И в самом деле, он упоминает это в следующем четверостишии:
Служил отец мой в чине капитана,
Всегда у милой Франции в чести,
Но мне с тем чином примиряться рано:
Минерва выше мне велит взойти![70]
Столь щедро наделенный по части благородства семьи и гениальности, Скюдери был не очень удачлив в отношении богатства.
Тем не менее однажды он уже было решил, что ему вот-вот вернут небольшой долг, на который вправе была рассчитывать семья: друг его покойного отца, задолжавший ему десять тысяч экю, написал Скюдери, что тот может приехать в Париж и получить эту сумму.
Скюдери вместе с сестрой выезжает из Гавра, и в Руане они встречают одного своего знакомого, прибывшего из Парижа.
— Какие новости? — спрашивает Скюдери.
— Да, право, никаких ... Хотя нет: вчера господин такой-то прогуливался среди сотен других людей на бульваре возле Ла-Турнели и был убит ударом молнии!

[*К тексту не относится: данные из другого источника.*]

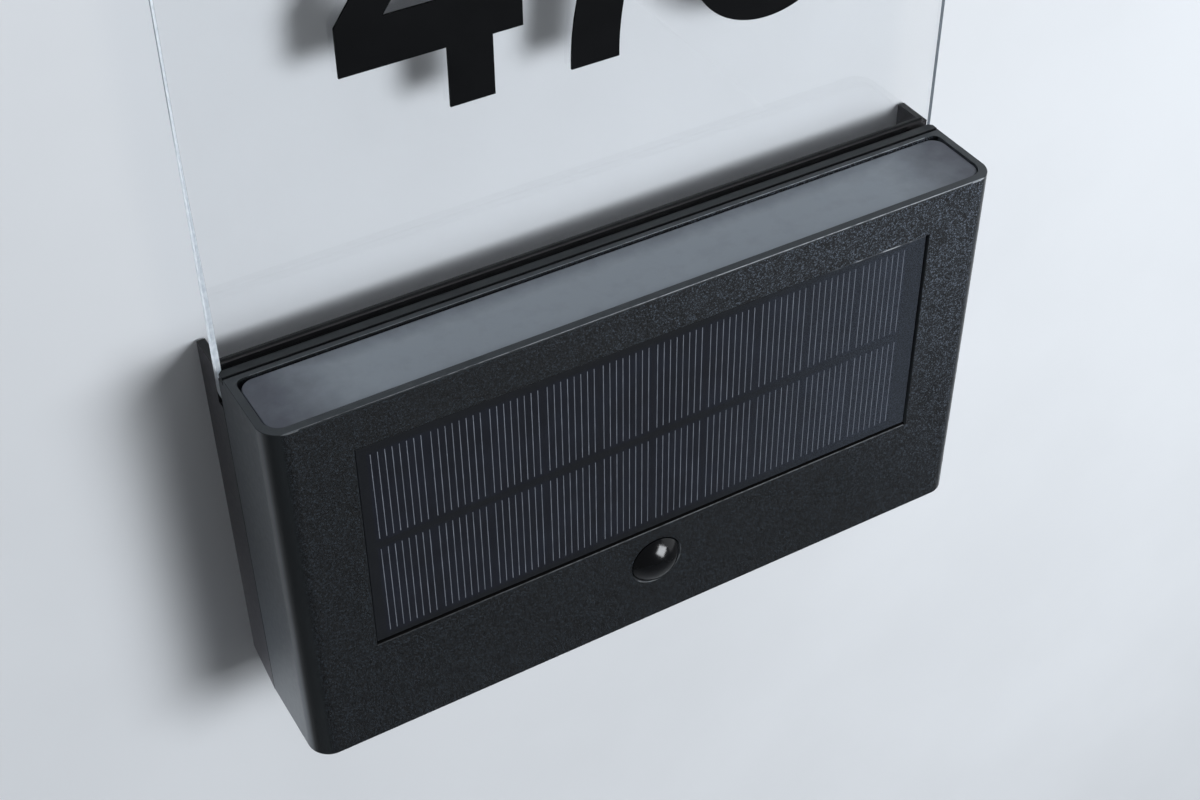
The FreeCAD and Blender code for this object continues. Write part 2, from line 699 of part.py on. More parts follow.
def screw_bosses(body):
    """Bosses for the cover screws, each tied to its side wall by a rib."""
    y_root = Y_INSIDE_FRONT - ROOT
    y_rib = Y_INSIDE_FRONT + BOSS_RIB
    half = BOSS_RIB / 2
    hole = SCREW_RADIUS + SCREW_CLEARANCE
    for x, z in cover_screw_places():
        body = body.fuse(rod(x, y_root, z, BOSS_RADIUS, Y_COVER_FRONT - y_root, BACK))
        ends = sorted((x, math.copysign(side_x(z) - HOUSING_WALL + ROOT, x)))
        body = body.fuse(box(ends[0], ends[1], y_rib, Y_SEAM - BOSS_RIB, z - half, z + half))
    for x, z in cover_screw_places():
        body = body.cut(rod(x, Y_COVER_FRONT + 1, z, hole, SCREW_LENGTH + 1, FRONT))
    return body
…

Убитый был как раз тем самым должником.
Через посредство Филиппа де Коспеана, епископа Лизьё, о котором мы сказали пару слов по поводу нимф в Рамбуйе, маркиза добилась для Скюдери должности коменданта крепости Нотр-Дам-де-Ла-Гард в Марселе. Когда встал вопрос о выдаче бумаг, связанных с этим назначением, г-н де Бриенн написал г-же де Рамбуйе, что предоставление такой должности поэту, сочинявшему стихотворные пьесы для Бургундского отеля, может повлечь за собой опасные последствия. Госпожа да Рамбуйе ответила ему, что у кого-то из древних авторов она вычитала, что Сципион Африканский сочинял трагедии.
— Да, однако он не давал ставить их в Бургундском отеле, — возразил г-н де Бриенн.
Тем не менее документы об этом назначении были отправлены г-же Рамбуйе.